Other “soft” skills roboticists should aim to hone include leadership and entrepreneurship. “Our students don’t have to go and start their own robotics companies or anything, but they should be able to innovate and make great contributions to top companies,” he says. “Robotics is an emerging field, so there’s so much open space to make an impact.”
2. Obtain hands-on experience.
Another important way aspiring roboticists can prepare for a role in the field is by gaining relevant, practical experience. Though this can be hard to obtain without actually landing a role within the field itself, programs like Northeastern’s master’s in robotics build out opportunities for students to acquire this kind of experience while still in school.
“Our program has dedicated opportunities for students to pursue co-ops at the graduate level,” Padir explains, referencing a type of experiential learning which allows students to work in industry for both credit and pay over a period of up to six months. “This unique focus on project-based learning in the classroom and experiential learning outside of it is a big differentiator of our program.”

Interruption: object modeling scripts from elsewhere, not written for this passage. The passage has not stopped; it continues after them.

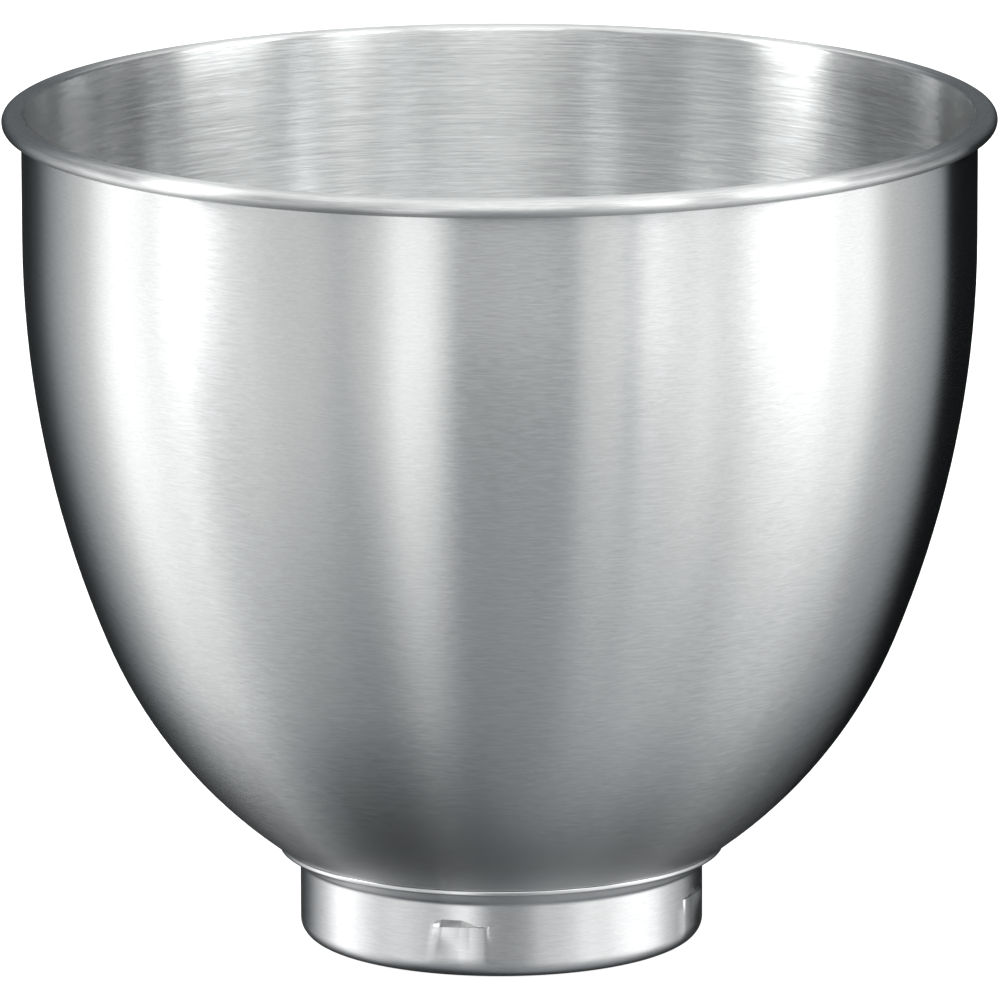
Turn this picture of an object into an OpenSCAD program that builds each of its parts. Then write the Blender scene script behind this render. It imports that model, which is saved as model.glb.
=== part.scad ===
/* [Bowl] */
// Outer diameter over the rolled rim
rim_d = 200; // [185:1:220]
// Height from the counter to the top of the rim
bowl_h = 170; // [160:1:190]
// Thickness of the sheet of bowl and foot
sheet_t = 0.8; // [0.6:0.1:1]
// Height above the counter at which the round bottom would cross the middle
lift = 5.3; // [4:0.1:7]
// Outer radius of the curve low on the side
knee_r = 98; // [90:1:110]
// Outer radius of the gentle curve above it
flank_r = 214; // [190:1:230]
// Degrees that the gentle curve turns through
flank_turn = 22.3; // [20:0.1:25]

/* [Rolled rim] */
// Outer radius of the rolled edge
bead_r = 1.8; // [1.5:0.1:2.4]
// Gap between the rolled edge and the wall
bead_gap = 0.35; // [0.25:0.05:0.8]
// Degrees that the edge is rolled through
bead_turn = 240; // [190:5:260]
// Radius on the outside of the fold at the top of the wall
fold_r = 0.25; // [0.15:0.05:0.5]

/* [Raised centre] */
// Diameter of the flat on top of the raised centre
centre_d = 44; // [34:1:48]
// Height of the raised centre above the middle of the round bottom
centre_h = 8.5; // [7:0.1:10]
// Radius of the bends round the raised centre
centre_bend_r = 5; // [4:0.5:7]

/* [Foot] */
// Outer diameter of the foot's wall
foot_d = 81.7; // [78:0.1:86]
// Width of the flange beyond the wall
flange_w = 4.25; // [3.5:0.05:5]
// Radius in the corner between the wall and the flange
flange_bend_r = 1.2; // [0.8:0.1:2]
// Outer radius of the bottom corner
corner_r = 3.3; // [2.5:0.1:4.5]
// Width of the flat lip that the bowl rests on
lip_w = 4; // [3:0.1:7]
// Clearance of the welded seam between bowl and foot
seam_gap = 0.05; // [0.02:0.01:0.2]

/* [Bayonet lugs] */
// Number of lugs round the foot
lug_count = 4; // [3:1:6]
// Angle of the first lug from the front
lug_angle = -14.8; // [-30:0.1:30]
// How far a lug stands out from the wall
lug_out = 0.8; // [0.6:0.05:1]
// Height of a lug's upper edge above the counter
lug_top = 12.1; // [11:0.1:13]
// Height of the sloped step along its upper edge
lug_step = 1.4; // [1.2:0.1:1.8]
// Width of a lug's face at half height
lug_w = 5.9; // [5:0.1:7]
// Width of its steep end
lug_end_w = 1.5; // [1.2:0.1:2]
// Lean of its steep end from upright, in degrees
lug_lean = 14; // [8:1:20]
// Width of the long ramp at its other end
lug_ramp_w = 4.4; // [3.5:0.1:5.5]
// Width of the bevel between the face and the ramp
lug_bevel_w = 0.8; // [0.5:0.1:1.2]
// Angle round the bottom corner at which a lug runs out
lug_foot_turn = 28; // [25:1:35]

/* [Hidden] */
$fn = 96;

// wall of the bowl and the centres of its curves, [radius, height]
wall_r = rim_d / 2 - 2 * bead_r - bead_gap;
foot_r = foot_d / 2;
flange_r = foot_r + flange_w;
// the round bottom runs on past the flange by half a sheet
dome_end_r = flange_r + sheet_t / 2;
knee_x = wall_r - flank_r + (flank_r - knee_r) * cos(flank_turn);
dome_turn = asin((dome_end_r - knee_x) / knee_r);
dome_r = dome_end_r / sin(dome_turn);
dome_c = [0, lift + dome_r];
knee_c = [knee_x, dome_c[1] + (knee_r - dome_r) * cos(dome_turn)];
flank_c = [wall_r - flank_r, knee_c[1] + (flank_r - knee_r) * sin(flank_turn)];
// rolled rim
bead_c = [rim_d / 2 - bead_r, bowl_h - bead_r];
fold_c = [wall_r + fold_r, bowl_h - sheet_t - fold_r];

// raised centre: an upper bend round crown_c and a lower one round hem_c, which meets the dome
crown_c = [centre_d / 2, lift + centre_h - centre_bend_r];
hem_reach = dome_r - sheet_t - centre_bend_r;
crown_reach = norm(crown_c - dome_c);
bend_reach = 2 * centre_bend_r + sheet_t;
crown_tilt = atan2(crown_c[0], dome_c[1] - crown_c[1]);
hem_tilt = crown_tilt + acos((pow(hem_reach, 2) + pow(crown_reach, 2) - pow(bend_reach, 2))
    / (2 * hem_reach * crown_reach));
hem_c = dome_c + hem_reach * [sin(hem_tilt), -cos(hem_tilt)];
crown_turn = atan2(hem_c[0] - crown_c[0], hem_c[1] - crown_c[1]);

// foot: the bend below the flange and the bottom corner
flange_in_r = dome_r + seam_gap;
flange_c_x = foot_r + flange_bend_r;
flange_reach = flange_in_r + sheet_t + flange_bend_r;
flange_c = [flange_c_x, dome_c[1] - sqrt(pow(flange_reach, 2) - pow(flange_c_x, 2))];
flange_turn = asin(flange_c_x / flange_reach);
corner_c = [foot_r - corner_r, corner_r];

// lugs: slope of the upper step and the depth by which a lug's lower end bites into the corner
step_slope = lug_step / lug_out;
lug_bite = sheet_t / 30;
lug_r = foot_r + lug_out;
lug_mid_z = (lug_top + corner_r) / 2;

// bent stretch of sheet in the section plane, between two directions seen from the bend's centre;
// its ends lie on lines that the neighbouring stretches share
module arc(c, r, from, to) {
    spare = sheet_t / 8;
    steps = 12;
    side = function (r, i) let (a = from + (to - from) * i / steps) c + r * [cos(a), sin(a)];
    intersection() {
        translate(c) difference() {
            circle(r);
            circle(r - sheet_t);
        }
        polygon([
            for (i = [0:steps]) side(r + spare, i),
            for (i = [steps:-1:0]) side(r - sheet_t - spare, i),
        ]);
    }
}

// flat or upright stretch of sheet in the section plane, between two opposite corners
module strip(a, b) {
    polygon([a, [b[0], a[1]], b, [a[0], b[1]]]);
}

module bowl_section() {
    strip([0, crown_c[1] + centre_bend_r], crown_c + [0, centre_bend_r + sheet_t]);
    arc(crown_c, centre_bend_r + sheet_t, 90 - crown_turn, 90);
    arc(hem_c, centre_bend_r + sheet_t, 270 - crown_turn, 270 + hem_tilt);
    arc(dome_c, dome_r, 270 + hem_tilt, 270 + dome_turn);
    arc(knee_c, knee_r, 270 + dome_turn, 360 - flank_turn);
    arc(flank_c, flank_r, -flank_turn, 0);
    strip([wall_r - sheet_t, flank_c[1]], [wall_r, fold_c[1]]);
    arc(fold_c, fold_r + sheet_t, 90, 180);
    strip([fold_c[0], bowl_h - sheet_t], [bead_c[0], bowl_h]);
    arc(bead_c, bead_r, 90 - bead_turn, 90);
}

module bowl() color("silver") rotate_extrude() bowl_section();

module foot_section() {
    // flange, cut off upright at its outer edge
    intersection() {
        arc(dome_c, flange_in_r + sheet_t, 270 + flange_turn, 300 + flange_turn);
        strip([0, 0], [flange_r, bowl_h]);
    }
    arc(flange_c, flange_bend_r + sheet_t, 90 + flange_turn, 180);
    strip([foot_r - sheet_t, corner_c[1]], [foot_r, flange_c[1]]);
    arc(corner_c, corner_r, -90, 0);
    strip([corner_c[0] - lip_w, 0], [corner_c[0], sheet_t]);
}

// section of a lug, set in from its outside by g, and reaching back behind that face
module lug_section(g, back) {
    top_at = lug_top - g * sqrt(1 + pow(step_slope, 2));
    r = corner_r - g - lug_bite;
    side = [cos(lug_foot_turn), -sin(lug_foot_turn)];
    low = corner_c + r * side;
    face = lug_r - g;
    run = (face - low[0]) / sin(lug_foot_turn);
    polygon([
        [foot_r - back, top_at + back * step_slope],
        [face, top_at - (face - foot_r) * step_slope],
        [face, low[1] + run * cos(lug_foot_turn)],
        low,
        corner_c + (corner_r - back) * side,
        [foot_r - back, corner_c[1]],
    ]);
}

// half of space beyond an upright plane through [x, y] that runs in direction turn, moved in by g
module beyond(at, turn, g, lean = 0) {
    translate([at[0], at[1], lug_mid_z]) rotate([lean, 0, 0]) rotate([0, 0, turn])
        translate([-foot_d / 2, g, -foot_d / 2]) cube(foot_d);
}

// lug at the +X side, set in from its outside by g
module lug(g, back) {
    face_at = function (y, r) [sqrt(r * r - y * y), y];
    end = face_at(-lug_w / 2, lug_r);
    bevel = face_at(lug_w / 2, lug_r);
    ramp = face_at(lug_w / 2 + lug_bevel_w, lug_r);
    toe = face_at(lug_w / 2 + lug_bevel_w + lug_ramp_w, foot_r);
    ramp_turn = atan2(toe[1] - ramp[1], toe[0] - ramp[0]);
    bevel_turn = (ramp_turn + 90 + asin(bevel[1] / lug_r)) / 2;
    intersection() {
        rotate([0, 0, -15]) rotate_extrude(angle = 30) lug_section(g, back);
        beyond(end, atan2(lug_end_w, lug_out), g, -lug_lean);
        beyond(bevel, bevel_turn, g);
        beyond(toe, ramp_turn, g);
    }
}

// the lugs face each other in pairs, so every other one is mirrored
module each_lug() {
    for (i = [0:lug_count - 1])
        rotate([0, 0, lug_angle - 90 + i * 360 / lug_count]) mirror([0, i % 2, 0]) children();
}

module foot() color("gainsboro") difference() {
    union() {
        rotate_extrude() foot_section();
        each_lug() lug(0, sheet_t / 2);
    }
    each_lug() lug(sheet_t, (corner_r + sheet_t) / 2);
}

bowl();
foot();
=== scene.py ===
import math
from collections import namedtuple

import bpy
from mathutils import Matrix, Vector


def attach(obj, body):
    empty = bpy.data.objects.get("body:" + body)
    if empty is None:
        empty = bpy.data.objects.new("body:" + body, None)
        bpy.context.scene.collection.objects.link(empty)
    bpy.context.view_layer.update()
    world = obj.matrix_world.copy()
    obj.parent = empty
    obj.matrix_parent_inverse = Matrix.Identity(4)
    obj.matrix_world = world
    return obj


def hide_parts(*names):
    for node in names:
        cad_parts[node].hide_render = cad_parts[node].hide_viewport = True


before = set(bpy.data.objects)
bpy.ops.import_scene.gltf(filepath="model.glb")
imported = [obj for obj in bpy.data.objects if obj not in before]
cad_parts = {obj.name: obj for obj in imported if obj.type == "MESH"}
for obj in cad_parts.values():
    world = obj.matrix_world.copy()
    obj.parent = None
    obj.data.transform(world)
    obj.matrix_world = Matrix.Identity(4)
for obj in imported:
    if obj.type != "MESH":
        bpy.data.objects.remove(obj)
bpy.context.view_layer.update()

scene = bpy.context.scene
scene.view_settings.view_transform = "Standard"

# ---- camera, in metres, fitted to the photograph ----
CAMERA_AT = (-0.0001, -2.4, 0.6098)
PITCH = math.radians(12.231)
ROLL = math.radians(0.153)
LENS_MM, SENSOR_MM = 437.4, 36.0
CLIP_NEAR, CLIP_FAR = 0.1, 50.0


def make_camera():
    data = bpy.data.cameras.new("camera")
    data.sensor_width = SENSOR_MM
    data.lens = LENS_MM
    data.clip_start, data.clip_end = CLIP_NEAR, CLIP_FAR
    cam = bpy.data.objects.new("camera", data)
    turn = Matrix.Rotation(math.pi / 2 - PITCH, 4, "X") @ Matrix.Rotation(-ROLL, 4, "Z")
    cam.matrix_world = Matrix.Translation(Vector(CAMERA_AT)) @ turn
    scene.collection.objects.link(cam)
    scene.camera = cam


# ---- node helpers ----
class Tree:
    """A node tree that is filled by short calls."""

    def __init__(self, tree):
        self.tree = tree
        tree.nodes.clear()

    def add(self, kind, inputs=None, **settings):
        node = self.tree.nodes.new(kind)
        for key, value in settings.items():
            setattr(node, key, value)
        for key, value in (inputs or {}).items():
            if isinstance(value, bpy.types.NodeSocket):
                self.tree.links.new(value, node.inputs[key])
            else:
                node.inputs[key].default_value = value
        return node

    def math(self, operation, a, b=0.0, clamp=False):
        node = self.add("ShaderNodeMath", {0: a, 1: b}, operation=operation, use_clamp=clamp)
        return node.outputs[0]

    def mix(self, share, a, b):
        """From value a at a share of 0 to value b at a share of 1."""
        return self.math("ADD", self.math("MULTIPLY", a, self.math("SUBTRACT", 1.0, share)),
                         self.math("MULTIPLY", share, b))

    def mix_color(self, share, a, b):
        """From colour a at a share of 0 to colour b at a share of 1."""
        return self.add("ShaderNodeMix", {0: share, 6: a, 7: b}, data_type="RGBA").outputs[2]

    def between(self, value, limits):
        """0 at the first limit, 1 at the second, and even between them."""
        return self.add("ShaderNodeMapRange", {
            "Value": value, "From Min": limits[0], "From Max": limits[1]}).outputs[0]

    def vary(self, noise, amount):
        """Noise that lies round 0.5, moved to lie round 0 and made as strong as amount."""
        return self.math("MULTIPLY", self.math("SUBTRACT", noise, 0.5), amount)

    def ramp(self, value, stops):
        node = self.add("ShaderNodeValToRGB", {"Fac": value})
        elements = node.color_ramp.elements
        while len(elements) < len(stops):
            elements.new(0.5)
        for element, (at, grey) in zip(elements, stops):
            element.position = at
            element.color = (grey, grey, grey, 1.0)
        return node.outputs["Color"]


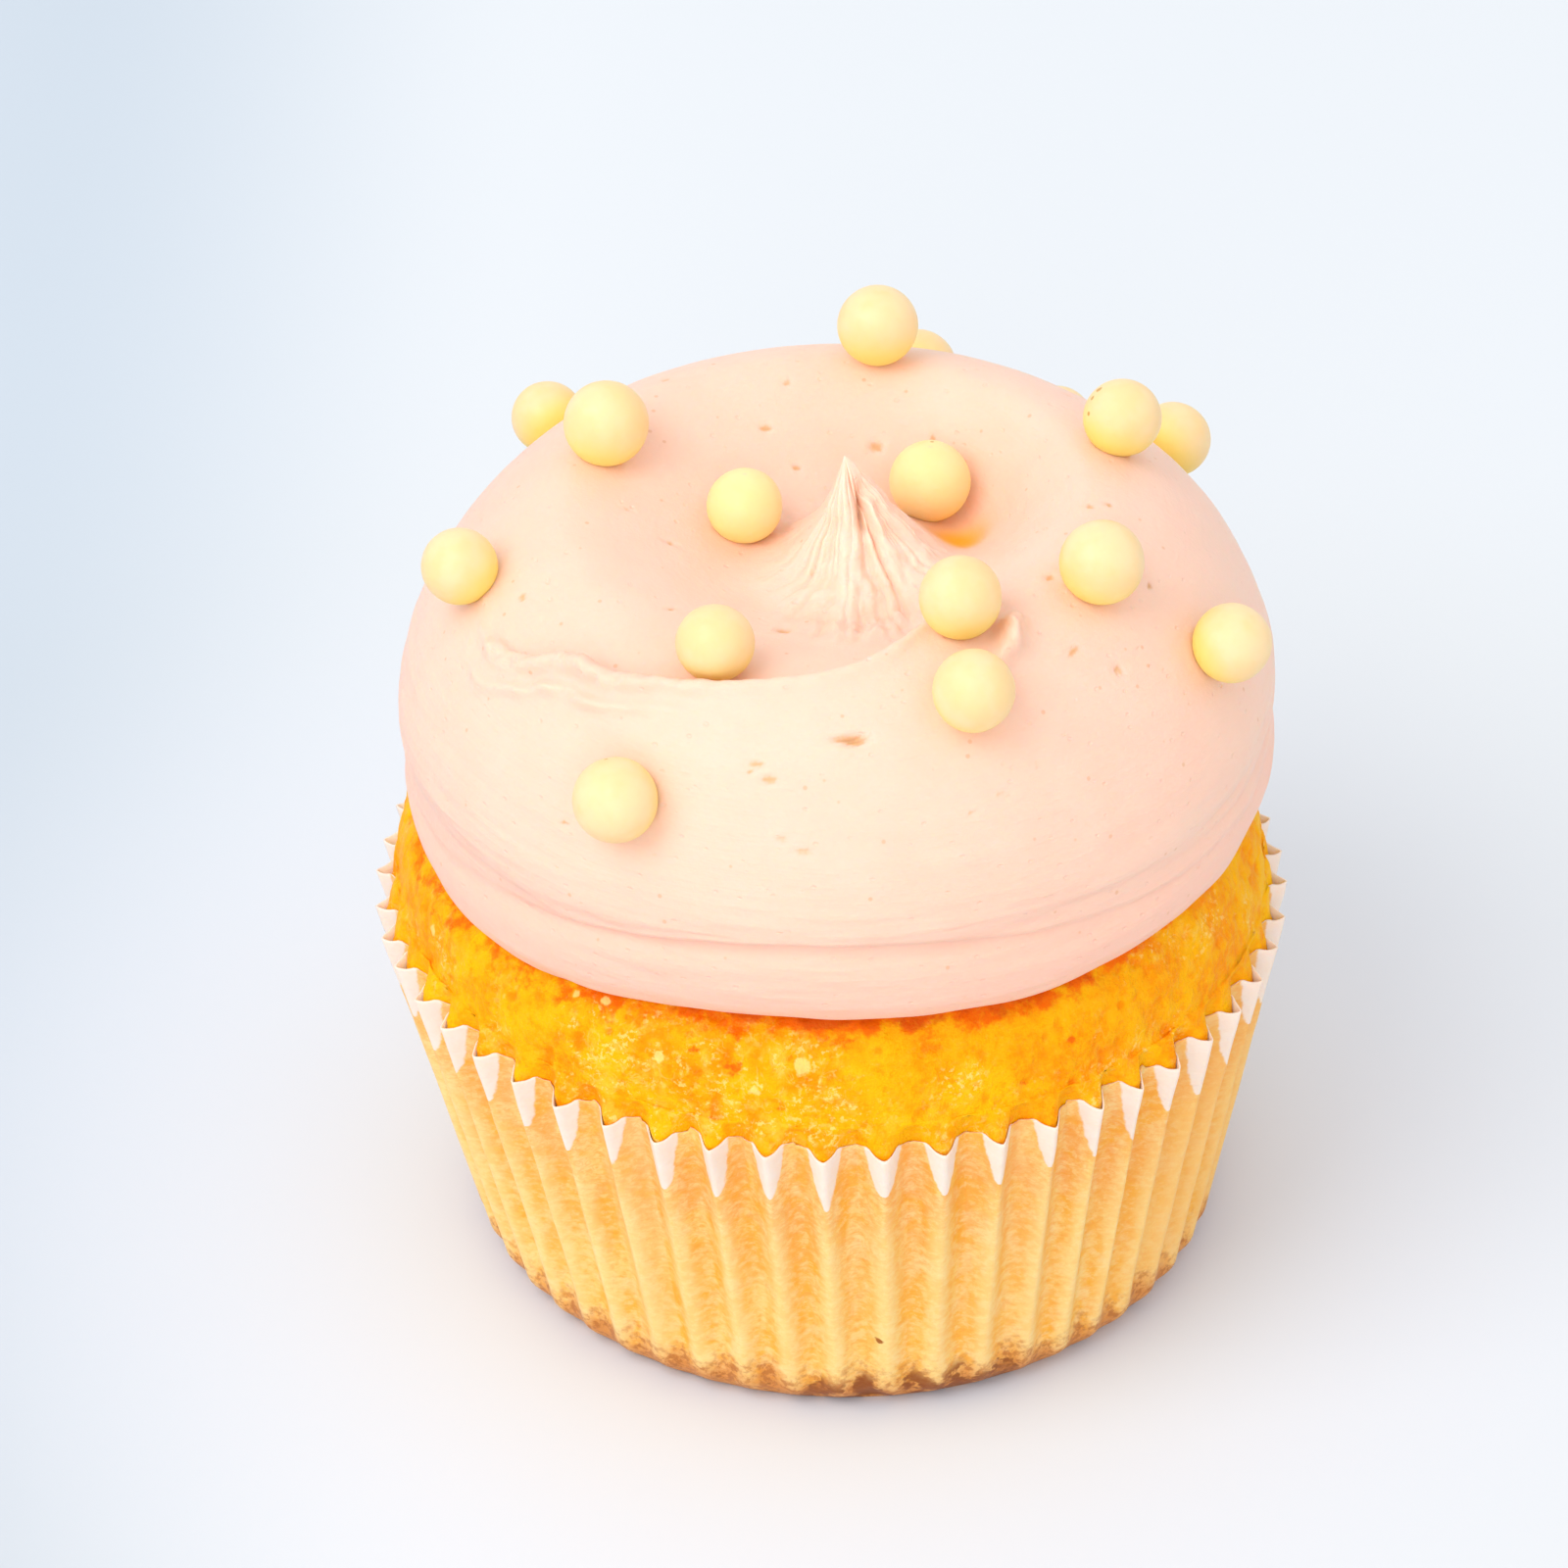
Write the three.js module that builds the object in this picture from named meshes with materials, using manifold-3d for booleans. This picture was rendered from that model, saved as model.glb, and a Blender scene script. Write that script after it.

Alongside the chance to apply their skills hands-on prior to applying for roles, Northeastern’s co-ops are designed to help students get a foot in the door with some of the top companies in the robotics field.
“Massachusetts is the epicenter of robotics,” Paidr says. “Our students gain an intimate connection to the robotics ecosystem while living and learning within the greater Boston area, and that connection can set them apart when it comes time to apply to jobs.”
The co-op program at Northeastern has led to graduates of the master’s in robotics program landing an array of outstanding positions across disciplines at top companies in America and beyond.
3. Earn a master’s in robotics.
A master’s in robotics at a top university like Northeastern will offer built-in opportunities for experiential learning and the development of industry-aligned skill sets. Beyond this, however, there are an array of benefits to earning an advanced degree in this highly competitive field.
First, a master’s degree provides the chance for truly in-depth training in all the core competencies of robotics. “Robotics is interdisciplinary,” Padir says. “We don’t have the space to fit all that you need to know to excel in this field into a four-year undergraduate program. That’s why, if you want to be a hardcore robotics professional, you better get a master’s degree.”
Alongside this comprehensive training, Northeastern’s program offers opportunities for students to declare a concentration and hone in on the specific area of robotics in which they wish to work. This allows aspiring professionals to obtain the niche knowledge and skill sets they need to succeed.
Concentrations are just one way in which Northeastern has designed its program for maximum flexibility.
“Our personalized approach to learning…will allow you to get your robotics master’s and become a professional in the area—no matter what [educational] background you come from,” Padir says.
This means that, whether students come from a job or undergraduate degree in mechanical engineering, electrical engineering, computer science, or an entirely unrelated field, Northeastern’s industry-leading faculty can adjust the program’s curriculum as needed to help them reach their goals.
“You may not come with what you think is an appropriate background, but you can navigate through the program in an intelligent way so that you can still get your degree in the allotted time,” Padir says.
Take the Next Step
Choosing to embark on a master’s in robotics degree is a strategic move for anyone hoping to land one of these lucrative roles in the robotics field. Doing so can provide not only the personalized training but the skill-development and hands-on learning opportunities professionals need to stand out in this exciting industry.
“The future is now,” Padir says. “We need a lot of roboticists in the foreseeable future, so don’t take your time on this. Enroll in a master’s program as soon as you can, and make the most out of it so you can start contributing to this field today.”